Cavaradossi is sung by the British tenor Adam Smith. It’s a huge sound, not always entirely focused, but one that makes an instant impact with a thrilling top. Making his ENO debut as Scarpia is the American baritone Noel Bouley. He was indisposed on opening night, but agreed to walk the part while Roland Wood sang magnificently from the book. This perhaps magnified the effect of Scarpia’s distracting personal histrionics, which so often seemed counter to the menace in Puccini’s music. Notable among the smaller parts are Lucia Lucas as the Sacristan, Msimelelo Mbali as the fugitive Angelotti and Ossian Huskinson as police agent Sciarrone. Letting light and air into Puccini’s mesmeric score – wonderfully played by the ENO orchestra – is conductor Leo Hussain.

A million miles away from the verismo world of Tosca, another tale of passion and politics opened last week: Handel’s Ottone from 1723, which goes out on the road alongside Agrippina and Tamerlano in English Touring Opera’s latest Handelfest.
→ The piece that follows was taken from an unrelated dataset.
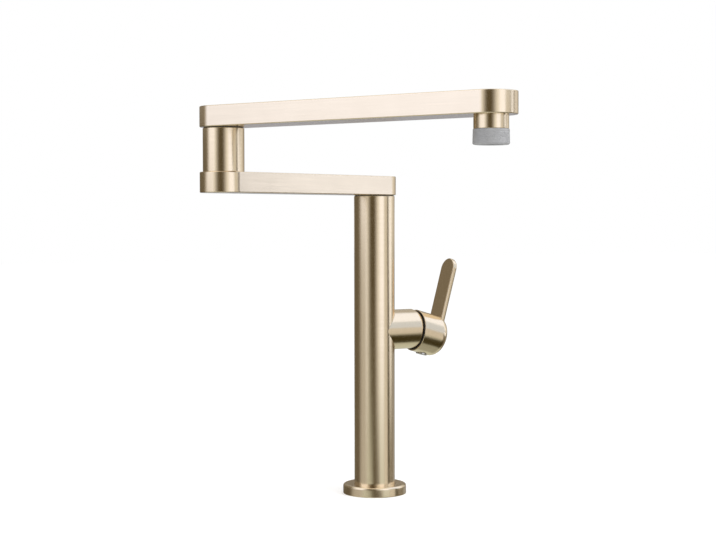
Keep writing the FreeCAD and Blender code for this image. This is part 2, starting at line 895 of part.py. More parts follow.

Last seen in 2014, this production, with beautiful, gleaming Byzantine designs by takis, features some terrific singers, chief among them the countertenors James Hall in the title role and Kieron-Connor Valentine as his rival Adelberto. Bass Edward Jowle also impresses as the prince turned pirate Emireno. The plot – too convoluted to recount here – offers Handel the opportunity to provide plenty of vocal showcases, not least for Elizabeth Karani as the scheming Gismonda (standing in on opening night for an indisposed Gillian Webster) and Lauren Young as Matilda, torn between love for Adelberto and desire for revenge. Soprano Nazan Fikret makes a fearful yet beautifully crystalline princess Teofane. It’s conducted with admirable flair by Gerry Cornelius, with the Old Street Band in sparkling form.

This tour – visiting Poole, Malvern, Saffron Walden, Buxton, Exeter and Truro – marks a last hurrah for artistic director James Conway after 20 years of distinguished service at ETO, taking high-quality opera around the country. Many thousands of music-lovers have cause to be thankful to him and his truly national opera company.